When the cell hit, the plane jumped like a cat, up and to the side, and Jack leaned back, his hands tight on the yoke, which was quivering. He pressed down on the right rudder pedal to correct the yaw, which had been caused by the sudden turbulence. Night had come. Frank said, “How far are we from Ames?”
“About sixty miles is my guess.”
They would be over Tama, then. Forty miles southeast of the farm, where, he imagined, Jesse was glancing out the window, counting the seconds between flashes of lightning and the subsequent booms of thunder. He noticed that it was too dark to see much, and suddenly water was flowing horizontally over the windshield. He said, “I don’t remember there being a control tower or anything like that in Ames. You want to head to Des Moines?”

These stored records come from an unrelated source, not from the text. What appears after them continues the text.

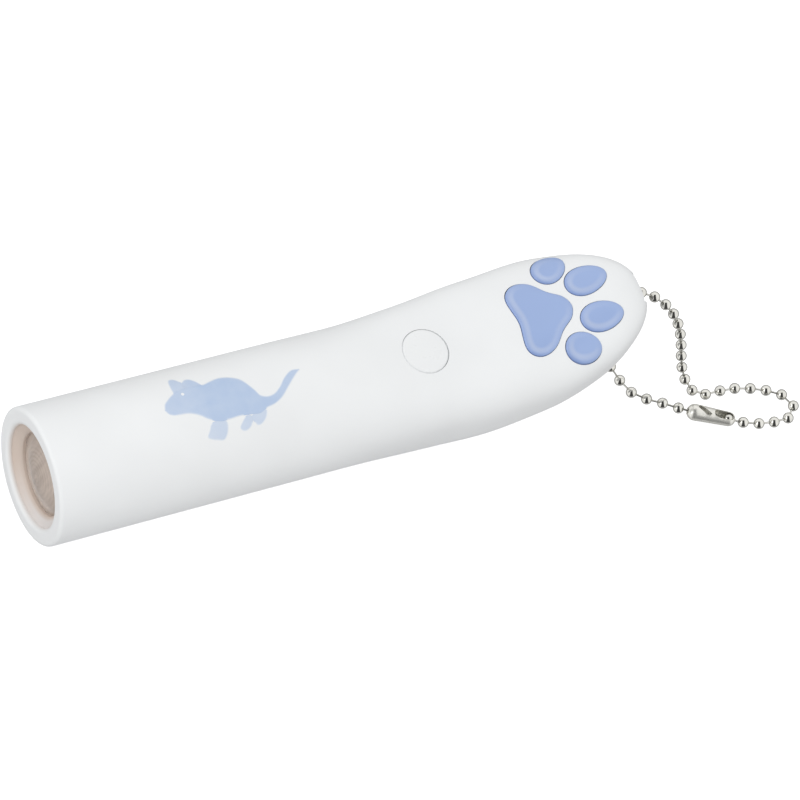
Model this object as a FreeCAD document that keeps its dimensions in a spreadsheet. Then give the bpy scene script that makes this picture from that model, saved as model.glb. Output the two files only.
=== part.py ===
import FreeCAD, Part
import math
import os
import Sketcher
from FreeCAD import Placement, Rotation, Vector

# Hand-held LED pointer for cats, in millimetres.
# The pieces are drawn with X from the front rim towards the tail and Z measured from the
# axis of the round front. Every finished piece is then moved so that X = 0 is the middle
# of the grip and Z = 0 is the surface on which its flat belly rests.
# An inset is a distance back from the tip of the tail, a lift a height above the belly and a
# step a distance along X from the piece in front.

SIZES = {
    # outer form of the grip: a round tube that widens, flattens and bends up at the tail
    "tail_length": 42.1,
    "tube_radius": 12.0,
    "tube_x": 48.0,
    "wall": 2.0,
    "belly_flat": 0.4,
    "waist_x": 60.0,
    "waist_half_width": 11.76,
    "waist_half_height": 11.1,
    "waist_lift": -0.1,
    "waist_power": 2.3,
    "button_half_width": 12.04,
    "button_half_height": 10.12,
    "button_lift": 0.55,
    "button_power": 2.9,
    "neck_inset": 29.5,
    "neck_half_width": 12.9,
    "neck_half_height": 8.97,
    "neck_lift": 2.17,
    "heel_inset": 19.9,
    "heel_half_width": 12.86,
    "heel_half_height": 8.1,
    "heel_lift": 5.03,
    "toe_inset": 11.5,
    "toe_half_width": 11.5,
    "toe_half_height": 7.55,
    "toe_lift": 7.45,
    "tip_half_width": 10.06,
    "tip_half_height": 8.25,
    "tip_lift": 10.68,
    "paw_power": 3.2,
    "nose_inset": 15.1,
    "nose_share": 0.985,
    "nose_width_power": 2.2,
    "nose_height_power": 2.65,
    "cavity_end_inset": 12.5,
    # parting face between the two shells
    "parting_lift": 7.0,
    "parting_knee_inset": 40.9,
    "parting_rise_angle": 17.7,
    "parting_gap": 0.05,
    # ring at the front and the optics behind it
    "bezel_depth": 2.0,
    "mouth_radius": 8.9,
    "bezel_round": 0.7,
    "mouth_round": 0.9,
    "slip": 0.1,
    "tube_step_x": 14.0,
    "barrel_radius": 6.8,
    "barrel_overhang": 0.6,
    "ring_x": 2.0,
    "ring_thickness": 0.5,
    "ring_hole_radius": 7.2,
    "lens_radius": 8.0,
    "lens_edge": 2.2,
    "lens_bulge": 1.5,
    "slide_x": 17.0,
    "slide_radius": 5.0,
    "slide_thickness": 0.3,
    "slide_window_radius": 4.3,
    "condenser_edge": 1.0,
    "condenser_bulge": 2.0,
    "holder_length": 6.7,
    "led_radius": 2.5,
    "led_flange_radius": 2.9,
    "led_length": 6.0,
    "lead_width": 0.5,
    "lead_spacing": 2.54,
    "lead_step": 4.6,
    # button and switch
    "button_radius": 4.1,
    "button_clearance": 0.12,
    "button_edge_drop": 0.12,
    "button_crown": 0.4,
    "button_step": 7.0,
    "button_flange_radius": 4.7,
    "button_flange_thickness": 0.6,
    "button_flange_drop": 2.57,
    "button_stem_radius": 1.6,
    "switch_side": 6.0,
    "switch_height": 3.5,
    "plunger_radius": 1.75,
    "plunger_reach": 0.7,
    "plunger_depth": 0.9,
    "plunger_well": 1.5,
    # circuit board
    "board_step": 2.0,
    "board_rear_inset": 29.0,
    "board_half_width": 6.6,
    "board_thickness": 1.0,
    "board_bottom": 2.0,
    "post_radius": 1.3,
    "post_y": 5.2,
    "front_post_step": 8.0,
    "front_stud_step": 1.4,
    "rear_post_inset": 33.0,
    "resistor_step": 17.0,
    "resistor_radius": 1.1,
    "resistor_length": 6.0,
    "resistor_span": 9.0,
    # cells and contacts
    "cell_radius": 5.8,
    "cell_length": 5.4,
    "cell_step": 1.9,
    "contact_thickness": 0.4,
    "contact_half_width": 4.0,
    "contact_tab_half_width": 1.5,
    "contact_lift": 2.6,
    "spring_radius": 3.0,
    "spring_wire_radius": 0.25,
    "spring_turns": 3.0,
    "spring_length": 3.9,
    "rail_width": 1.0,
    "rail_gap": 0.35,
    # battery cover
    "cover_front_lip": 1.5,
    "cover_rear_lip": 3.1,
    "cover_half_width": 7.4,
    "cover_corner": 2.0,
    "cover_thickness": 1.4,
    "cover_gap": 0.15,
    "well_front_margin": 1.0,
    "well_rear_margin": 1.3,
    "well_half_width": 6.0,
    "rib_height": 1.0,
    "rib_width": 0.8,
    "grip_groove_depth": 0.25,
    "grip_groove_spacing": 1.6,
    "cover_screw_step": 4.9,
    "cover_boss_radius": 2.5,
    "cover_boss_lift": 2.4,
    "shell_boss_radius": 3.4,
    "shell_boss_lift": 6.4,
    # screws
    "screw_radius": 1.0,
    "screw_clearance": 0.05,
    "head_radius": 1.75,
    "head_height": 1.2,
    "head_clearance": 0.15,
    "cover_screw_length": 4.4,
    "cover_head_lift": 1.4,
    "case_screw_length": 9.5,
    "case_boss_radius": 2.1,
    "front_screw_step": 5.9,
    "front_head_lift": 2.6,
    "rear_screw_inset": 21.5,
    "rear_head_seat": -2.0,
    "driver_slot_width": 0.5,
    "driver_slot_length": 2.2,
    "driver_slot_depth": 0.7,
    # pads set into the paw
    "pad_recess": 0.15,
    "pad_depth": 1.25,
    "socket_depth": 1.3,
    "pad_gap": 0.1,
    "main_pad_inset": 20.9,
    "main_pad_nose": 6.3,
    "main_pad_dent": 4.0,
    "main_pad_lobe_y": 7.0,
    "outer_toe_inset": 15.45,
    "outer_toe_y": 7.8,
    "outer_toe_length": 6.4,
    "outer_toe_width": 5.2,
    "outer_toe_angle": 25.0,
    "inner_toe_inset": 10.5,
    "inner_toe_y": 3.6,
    "inner_toe_length": 7.6,
    "inner_toe_width": 5.4,
    "inner_toe_angle": 4.0,
    "toe_taper": 0.12,
    # lanyard pin and its notch
    "pin_inset": 4.0,
    "pin_height": 10.2,
    "pin_radius": 1.2,
    "pin_near_y": 5.2,
    "pin_far_y": 6.4,
    "notch_reach": 4.2,
    "notch_roof": 4.8,
    "notch_half_width": 2.9,
    # ball chain
    "bead_radius": 1.0,
    "bead_wall": 0.2,
    "bead_pitch": 3.0,
    "bead_hole_radius": 0.26,
    "link_radius": 0.18,
    "link_knob_radius": 0.3,
    "clasp_wide_radius": 1.5,
    "clasp_narrow_radius": 1.3,
    "clasp_sheet": 0.18,
    "clasp_hole_radius": 0.65,
    "clasp_slot_step": 1.5,
    "clasp_slot_length": 2.6,
    "clasp_slot_width": 0.8,
    "clasp_slot_angle": 32.0,
    "clasp_window_length": 2.3,
    "clasp_window_width": 1.5,
}

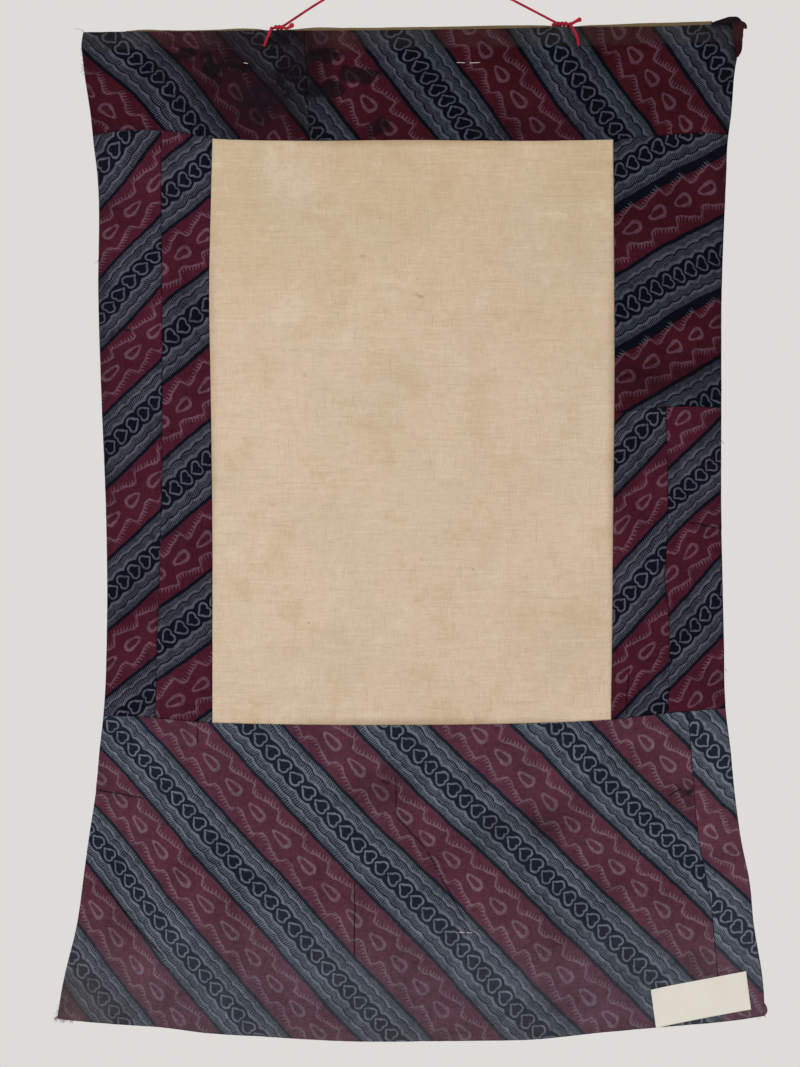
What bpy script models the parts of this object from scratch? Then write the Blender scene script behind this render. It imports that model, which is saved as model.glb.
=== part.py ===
"""A hanging picture mount of cloth (a thangka), seen from its back, in metres.

The origin is where its red cord goes over whatever holds it. +Z is up, so a place on the
cloth is given by x and by its drop below the origin. The back, which shows, faces -Y, and
the picture's side faces +Y. Every sheet is a grid laid between four edges, pushed in and
out by the folds and given its thickness along Y, so neighbours keep their gap.
"""

import math
from collections import namedtuple

import bmesh
import bpy
import numpy as np

# Thicknesses, and the gaps that pieces keep from each other
PANEL_THICK = 0.0020
CANVAS_THICK = 0.0012
HEADING_THICK = 0.0014
LABEL_THICK = 0.0010
GAP = 0.0003
SEAM_GAP = 0.0005

# The size of a sheet's grid cells, and the rounds in which a grid settles between its edges
CELL = 0.020
SETTLING = 12

# Edges that turn more sharply than this are drawn sharp
SHARP_FROM = math.radians(40)

# The rod pocket along the top: how deep it is, how far it bulges on the back, and where its
# rows of points lie, as shares of its depth
POCKET_DEEP = 0.015
POCKET_RISE = 0.0016
POCKET_ROWS = (0.0, 0.12, 0.35, 0.65, 0.88, 1.0)

# The heading goes down behind the top panels by this much
HEADING_TUCK = 0.016
HEADING_BEHIND = 0.0007

# The red cord
CORD_THICK = 0.0024
CORD_STEP = 0.0060
LOOP_CLEAR = 0.0010
TUBE_RESOLUTION = 2

# The label: its size, its middle and its tilt
LABEL_WIDE = 0.0800
LABEL_TALL = 0.0320
LABEL_X = 0.2405
LABEL_DROP = 0.8750
LABEL_TILT = math.radians(11.9)
LABEL_OFF = 0.0008
LABEL_COLUMNS = 13
LABEL_ROWS = 6

# The cloth's two sides: drop, then x on the left and on the right
SIDES = (
    (0.064, -0.2735, 0.2625),
    (0.071, -0.2748, 0.2678),
    (0.082, -0.2760, 0.2705),
    (0.091, -0.2752, 0.2702),
    (0.100, -0.2742, 0.2686),
    (0.140, -0.2682, 0.2652),
    (0.162, -0.2658, 0.2626),
    (0.188, -0.2625, 0.2616),
    (0.290, -0.2612, 0.2580),
    (0.384, -0.2580, 0.2574),
    (0.460, -0.2550, 0.2570),
    (0.575, -0.2542, 0.2590),
    (0.638, -0.2570, 0.2612),
    (0.668, -0.2604, 0.2650),
    (0.703, -0.2636, 0.2684),
    (0.750, -0.2706, 0.2752),
    (0.775, -0.2738, 0.2805),
    (0.812, -0.2787, 0.2840),
    (0.861, -0.2898, 0.2912),
    (0.892, -0.2948, 0.2930),
)

# Edges and seams that run across: x, then drop
TOP_EDGE = ((-0.274, 0.0692), (-0.093, 0.0688), (0.040, 0.0672), (0.157, 0.0658), (0.270, 0.0640))
TOP_SEAM = (
    (-0.2680, 0.1558),
    (-0.2460, 0.1524),
    (-0.2100, 0.1518),
    (-0.1858, 0.1550),
    (-0.1660, 0.1590),
    (0.0000, 0.1596),
    (0.1680, 0.1597),
    (0.2158, 0.1556),
    (0.2440, 0.1540),
    (0.2640, 0.1556),
)
LOW_SEAM = (
    (-0.2580, 0.6394),
    (-0.2280, 0.6402),
    (-0.1970, 0.6430),
    (-0.1660, 0.6454),
    (-0.0175, 0.6474),
    (0.0730, 0.6464),
    (0.1660, 0.6426),
    (0.2110, 0.6376),
    (0.2620, 0.6330),
)
RIGHT_SEAM = ((0.168, 0.3880), (0.208, 0.3826), (0.227, 0.3818), (0.258, 0.3832))
BOTTOM_EDGE = (
    (-0.295, 0.8902),
    (-0.249, 0.8953),
    (-0.209, 0.8985),
    (-0.169, 0.9043),
    (-0.108, 0.9084),
    (0.007, 0.9113),
    (0.091, 0.9094),
    (0.152, 0.9038),
    (0.204, 0.8995),
    (0.269, 0.8924),
    (0.294, 0.8880),
)

# The heading's top edge, which dips where the two ties cross it
HEADING_TOP = (
    (-0.2390, 0.0683),
    (-0.2180, 0.0664),
    (-0.1760, 0.0674),
    (-0.1320, 0.0658),
    (-0.1170, 0.0676),
    (-0.1030, 0.0657),
    (-0.0900, 0.0645),
    (-0.0530, 0.0657),
    (0.0150, 0.0646),
    (0.1070, 0.0640),
    (0.1340, 0.0652),
    (0.1480, 0.0642),
    (0.1740, 0.0627),
    (0.2500, 0.0607),
)

# Seams and edges that run down: drop, then x
TOP_PANEL_SEAM = ((0.065, -0.0900), (0.159, -0.0850))
CANVAS_LEFT = ((0.159, -0.1665), (0.290, -0.1692), (0.375, -0.1678), (0.500, -0.1665), (0.646, -0.1665))
CANVAS_RIGHT = ((0.159, 0.1676), (0.343, 0.1686), (0.534, 0.1670), (0.643, 0.1658))
LEFT_STRIP_SEAM = ((0.152, -0.2090), (0.510, -0.2100), (0.577, -0.2125), (0.640, -0.2140))
RIGHT_STRIP_SEAM = ((0.382, 0.2118), (0.495, 0.2125), (0.522, 0.2106), (0.558, 0.2136), (0.637, 0.2136))
GORE_SEAM = (
    (0.634, 0.2300),
    (0.678, 0.2333),
    (0.740, 0.2386),
    (0.798, 0.2492),
    (0.835, 0.2525),
    (0.893, 0.2580),
)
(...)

“That could be worse. Maybe this is just an isolated cell.”
Frank nodded. He wasn’t worried: he was so used to being in an airplane after all these years that he was still perfectly comfortable. He said, “The first time Jim ever took me up, he said he loved planes because a house was like a tomb and a plane was like a passing thought.” That wasn’t exactly what he’d said. Frank elaborated, “In a plane you could vanish.”
“That sounds like him. My grandfather is fourteen years younger than him. All the brothers would do this when his name came up at parties”—he spun his finger around his ear—“but they loved him.”
“He’s a charming man,” said Frank. “You look a little like him when he was your age.”
“That’s a compliment.”
Turbulence buffeted the plane again, a harder smack this time, and the nose dipped. Jack leaned way back, gripping the yoke, and then turned it to counteract the roll. Above the whine of the engine, Frank could hear the thunder, the claps getting closer together. Outside the window, lightning strikes had devolved into a steady flare. He wanted to say some idle thing about the strangeness of the weather, something that would reassure both Jack and himself, but the noise was too loud now. The plane rocked again. In the glaring light, Jack began to look worried, then laughed. He had hundreds of hours of flight experience, but, Frank thought, glancing at his profile, maybe not this exact experience.
The next thing that happened was that lights on the ground appeared in the windshield and then disappeared again as Jack corrected the pitch of the plane.
“There it is,” said Jack, his voice steady.
Below and in front of them, the Ames airport, such as it was, stretched wetly to the northwest, dark, narrow, and short, a few trees to either side, but no tower, only two parallel rows of dim runway lights, nothing welcoming. Now the plane was rocking and rolling, or, as Janet might say about a horse, bucking.
Jack radioed the tower in Des Moines. Through crackling static, they said that the storm cell seemed to be right over Ames — where were they? Jack said, “Landing in Ames.”